— Aim of the task —
Up to and including the line that contains "CROWN_COLOUR = (0.20, 0.12, 0.06, 1.0)", repeat each line of the data exactly, starting from the first.

....

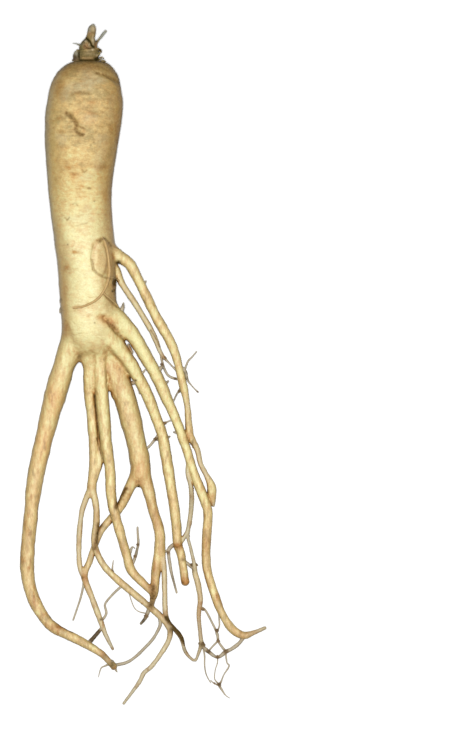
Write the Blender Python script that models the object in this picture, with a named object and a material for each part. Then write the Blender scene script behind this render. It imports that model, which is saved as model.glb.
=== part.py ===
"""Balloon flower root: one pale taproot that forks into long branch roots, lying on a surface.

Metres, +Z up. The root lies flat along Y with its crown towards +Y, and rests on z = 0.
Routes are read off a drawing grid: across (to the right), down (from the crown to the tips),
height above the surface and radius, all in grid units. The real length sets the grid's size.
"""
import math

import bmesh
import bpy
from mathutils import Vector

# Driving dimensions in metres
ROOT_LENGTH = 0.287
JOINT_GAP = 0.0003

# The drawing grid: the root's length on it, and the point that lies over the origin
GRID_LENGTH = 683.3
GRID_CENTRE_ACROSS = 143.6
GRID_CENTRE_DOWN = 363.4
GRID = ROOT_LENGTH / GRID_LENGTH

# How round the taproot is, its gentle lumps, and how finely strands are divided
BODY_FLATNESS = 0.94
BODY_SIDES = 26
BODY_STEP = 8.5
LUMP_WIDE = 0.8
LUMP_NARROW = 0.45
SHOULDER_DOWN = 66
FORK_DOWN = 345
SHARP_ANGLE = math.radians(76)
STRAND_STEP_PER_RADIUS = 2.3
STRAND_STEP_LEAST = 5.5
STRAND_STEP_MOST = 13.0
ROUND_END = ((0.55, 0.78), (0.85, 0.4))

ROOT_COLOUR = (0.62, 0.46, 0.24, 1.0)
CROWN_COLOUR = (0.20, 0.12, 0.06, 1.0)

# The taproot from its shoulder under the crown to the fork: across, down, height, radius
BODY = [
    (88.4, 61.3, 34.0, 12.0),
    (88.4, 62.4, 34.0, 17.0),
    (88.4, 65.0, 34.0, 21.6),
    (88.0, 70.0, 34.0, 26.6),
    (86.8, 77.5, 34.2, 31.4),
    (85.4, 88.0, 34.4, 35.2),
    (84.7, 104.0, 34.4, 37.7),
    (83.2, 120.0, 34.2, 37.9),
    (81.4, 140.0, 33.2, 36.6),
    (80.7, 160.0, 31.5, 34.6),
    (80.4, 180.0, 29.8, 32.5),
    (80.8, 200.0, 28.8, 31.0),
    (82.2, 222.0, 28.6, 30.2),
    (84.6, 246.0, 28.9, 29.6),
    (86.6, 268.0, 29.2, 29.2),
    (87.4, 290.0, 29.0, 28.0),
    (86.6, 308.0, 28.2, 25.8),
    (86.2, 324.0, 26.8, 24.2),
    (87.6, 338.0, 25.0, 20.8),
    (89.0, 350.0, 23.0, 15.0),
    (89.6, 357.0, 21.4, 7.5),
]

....

— The solution —
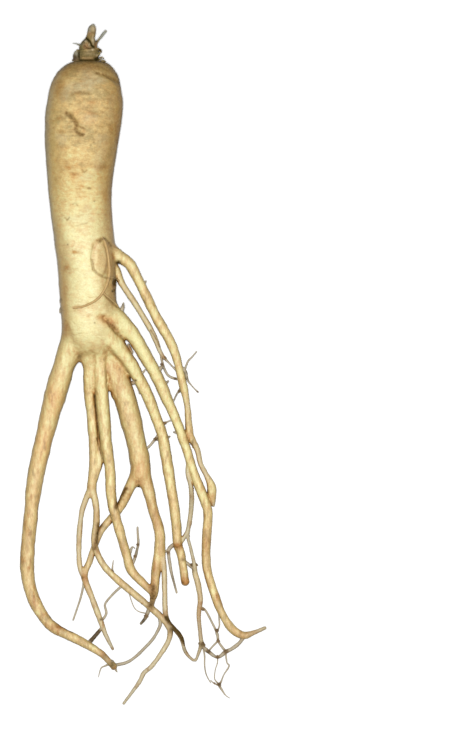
Write the Blender Python script that models the object in this picture, with a named object and a material for each part. Then write the Blender scene script behind this render. It imports that model, which is saved as model.glb.
=== part.py ===
"""Balloon flower root: one pale taproot that forks into long branch roots, lying on a surface.

Metres, +Z up. The root lies flat along Y with its crown towards +Y, and rests on z = 0.
Routes are read off a drawing grid: across (to the right), down (from the crown to the tips),
height above the surface and radius, all in grid units. The real length sets the grid's size.
"""
import math

import bmesh
import bpy
from mathutils import Vector

# Driving dimensions in metres
ROOT_LENGTH = 0.287
JOINT_GAP = 0.0003

# The drawing grid: the root's length on it, and the point that lies over the origin
GRID_LENGTH = 683.3
GRID_CENTRE_ACROSS = 143.6
GRID_CENTRE_DOWN = 363.4
GRID = ROOT_LENGTH / GRID_LENGTH

# How round the taproot is, its gentle lumps, and how finely strands are divided
BODY_FLATNESS = 0.94
BODY_SIDES = 26
BODY_STEP = 8.5
LUMP_WIDE = 0.8
LUMP_NARROW = 0.45
SHOULDER_DOWN = 66
FORK_DOWN = 345
SHARP_ANGLE = math.radians(76)
STRAND_STEP_PER_RADIUS = 2.3
STRAND_STEP_LEAST = 5.5
STRAND_STEP_MOST = 13.0
ROUND_END = ((0.55, 0.78), (0.85, 0.4))

ROOT_COLOUR = (0.62, 0.46, 0.24, 1.0)
CROWN_COLOUR = (0.20, 0.12, 0.06, 1.0)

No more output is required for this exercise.